Given task
Below are some records. Copy every line in them that holds "this".

━━━ Provided data

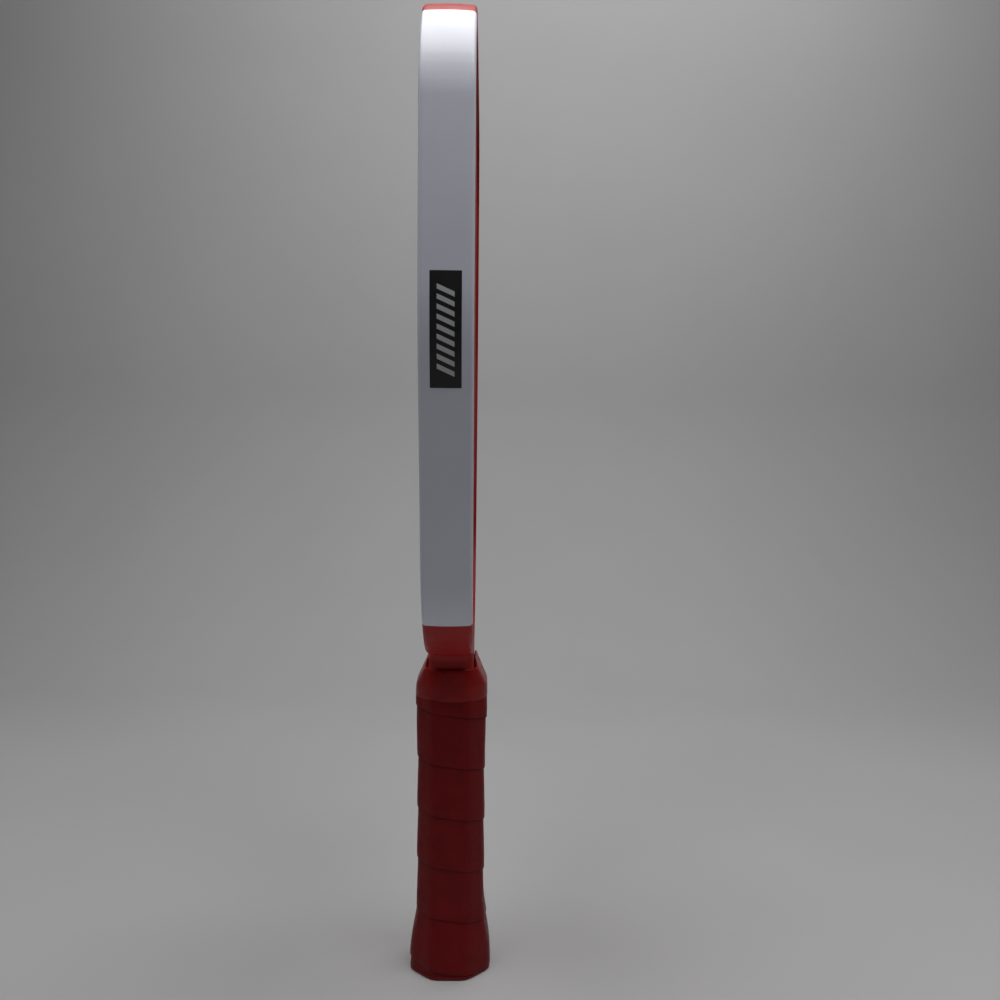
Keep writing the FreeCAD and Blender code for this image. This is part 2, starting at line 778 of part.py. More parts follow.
parts = [
    honeycomb_core(),
    panel_sheet("bond_film_front", "film_thickness", "film_front"),
    panel_sheet("bond_film_back", "film_thickness", "film_back"),
    panel_sheet("face_sheet_front", "face_thickness", "face_front"),
    panel_sheet("face_sheet_back", "face_thickness", "face_back"),
    channel_frame([guard_left, guard_right]),
    guard_left,
    guard_right,
    label_left,
    label_right,
    pallet_front,
    mirror_copy(pallet_front, "handle_pallet_back", along_x),
    flared_butt_cap(all_staples),
    blank_badge(),
    cap_staples,
    wrap_staple,
    wrap_sleeve(),
    tape_band(),
    rubber_collar(),
]
doc.recompute()

for item in doc.Objects:
    if "Invalid" in item.State or "Error" in item.State:
        raise RuntimeError(f"{item.Label} did not compute: {item.State}")
for node in parts:
    if node.Shape.isNull() or not node.Shape.isValid():
        raise RuntimeError(f"{node.Label} has no valid shape")

os.makedirs("parts", exist_ok=True)
for node in parts:
    node.Shape.exportStep(f"parts/{node.Label}.step")
    print(f"{node.Label}: {node.Shape.Volume / 1000:.2f} cm3")
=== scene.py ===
# %% [markdown]
# # A pickleball paddle, standing on its butt
# The paddle is a flat honeycomb panel held by a red channel frame. White guards lie over the frame's two
# long edges, and the handle is an eight-sided grip with a spiral wrap, a flared butt and a rubber collar.
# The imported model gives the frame: X runs through the thickness, Y across the width and Z up.

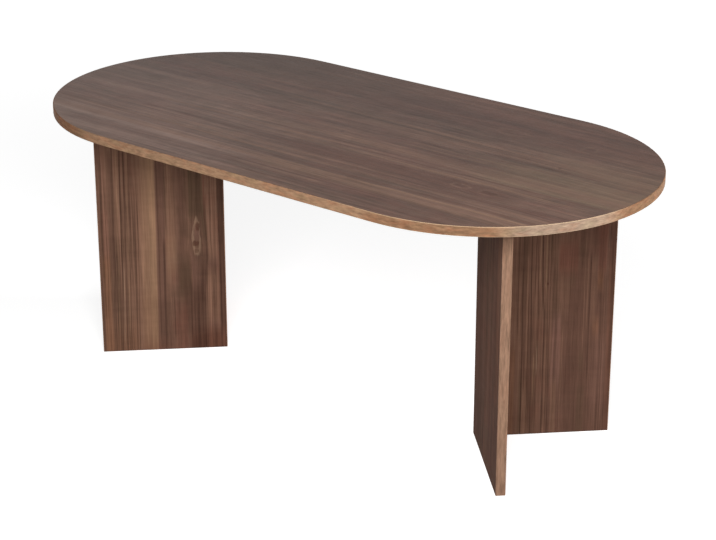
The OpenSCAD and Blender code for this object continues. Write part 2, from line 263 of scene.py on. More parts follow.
class Nodes:
    """Adds nodes to a node tree. An input is given as a number, a colour or another node's output."""

    def __init__(self, tree):
        self.tree = tree

    def add(self, kind, inputs=None, **settings):
        node = self.tree.nodes.new(kind)
        for name, value in settings.items():
            setattr(node, name, value)
        for name, value in (inputs or {}).items():
            self.feed(node.inputs[name], value)
        return node

    def feed(self, socket, value):
        if isinstance(value, bpy.types.NodeSocket):
            self.tree.links.new(value, socket)
        else:
            socket.default_value = value

    def maths(self, operation, *values, clamp=False):
        node = self.add("ShaderNodeMath", operation=operation, use_clamp=clamp)
        for socket, value in zip(node.inputs, values):
            self.feed(socket, value)
        return node.outputs[0]

    def dot(self, vector, direction):
        node = self.add("ShaderNodeVectorMath", operation="DOT_PRODUCT")
        self.feed(node.inputs[0], vector)
        self.feed(node.inputs[1], direction)
        return node.outputs["Value"]

    def vector(self, x, y, z):
        return self.add("ShaderNodeCombineXYZ", {"X": x, "Y": y, "Z": z}).outputs[0]

    def noise(self, vector, scale=1.0, detail=2.0):
        node = self.add("ShaderNodeTexNoise", {
            "Vector": vector, "Scale": scale, "Detail": detail})
        return node.outputs[0]

    def ease(self, value, low, high, to_low=0.0, to_high=1.0):
        """Goes smoothly from to_low to to_high as the value goes from low to high."""
        node = self.add("ShaderNodeMapRange", {
            "Value": value, "From Min": low, "From Max": high, "To Min": to_low, "To Max": to_high,
        }, interpolation_type="SMOOTHSTEP")
        return node.outputs[0]

    def remap(self, value, low, high, to_low=0.0, to_high=1.0):
        """Goes evenly from to_low to to_high as the value goes from low to high."""
        node = self.add("ShaderNodeMapRange", {
            "Value": value, "From Min": low, "From Max": high, "To Min": to_low, "To Max": to_high})
        return node.outputs[0]

    def swing(self, noise, reach):
        """A noise of 0 to 1 as one of -reach to reach."""
        return self.remap(noise, 0, 1, -reach, reach)

    def mix(self, amount, first, second, blend="MIX"):
        node = self.add("ShaderNodeMix", data_type="RGBA", blend_type=blend, clamp_result=False)
        self.feed(node.inputs[0], amount)
        self.feed(node.inputs[6], first)
        self.feed(node.inputs[7], second)
        return node.outputs[2]

    def times(self, colour, factor):
        """A colour multiplied by another one."""
        return self.mix(1.0, colour, factor, "MULTIPLY")

    def brighten(self, colour, level):
        """A colour multiplied by a level."""
        return self.times(colour, self.vector(level, level, level))

    def ramp(self, value, stops):
        node = self.add("ShaderNodeValToRGB", {"Fac": value})
        elements = node.color_ramp.elements
        while len(elements) < len(stops):
            elements.new(0.5)
        for element, (position, colour) in zip(elements, stops):
            element.position = position
            element.color = colour
        return node.outputs[0]

    def bump(self, shader, height):
        """Raises a shader's surface a little by a height."""
        bump = self.add("ShaderNodeBump", {
            "Height": height, "Strength": BUMP_STRENGTH, "Distance": BUMP_DEPTH})
        self.feed(shader.inputs["Normal"], bump.outputs[0])

    def group(self, tree, inputs):
        node = self.add("ShaderNodeGroup", node_tree=tree)
        for name, value in inputs.items():
            self.feed(node.inputs[name], value)
        return node.outputs


def new_group(name, inputs, outputs):
    """An empty node group with number inputs and outputs."""
    tree = bpy.data.node_groups.new(name, "ShaderNodeTree")
    for label in inputs:
        tree.interface.new_socket(label, in_out="INPUT", socket_type="NodeSocketFloat")
    for label in outputs:
        tree.interface.new_socket(label, in_out="OUTPUT", socket_type="NodeSocketFloat")
    made = Nodes(tree)
    return tree, made, made.add("NodeGroupInput").outputs, made.add("NodeGroupOutput").inputs


def streak_amount(made, across, along, streak):
    """How much of a streak there is at a place: 1 on it, 0 away from it."""
    start = streak.start or 0.0
    if streak.lean:
        leant = made.maths("MULTIPLY_ADD", along, -streak.lean, start * streak.lean)
        across = made.maths("ADD", across, leant)
    amount = made.maths(
        "MULTIPLY", made.ease(across, streak.low - streak.soft, streak.low + streak.soft),
        made.ease(across, streak.high + streak.soft, streak.high - streak.soft))
    fade = max(STREAK_FADE, STREAK_FADE_TIMES * streak.soft)
    if streak.start is not None:
        begun = made.ease(along, streak.start - fade, streak.start + fade)
        amount = made.maths("MULTIPLY", amount, begun)
    if streak.end is not None:
        ended = made.ease(along, streak.end + fade, streak.end - fade)
        amount = made.maths("MULTIPLY", amount, ended)
    return amount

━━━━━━

The solution
Keep writing the FreeCAD and Blender code for this image. This is part 2, starting at line 778 of part.py. More parts follow.
The OpenSCAD and Blender code for this object continues. Write part 2, from line 263 of scene.py on. More parts follow.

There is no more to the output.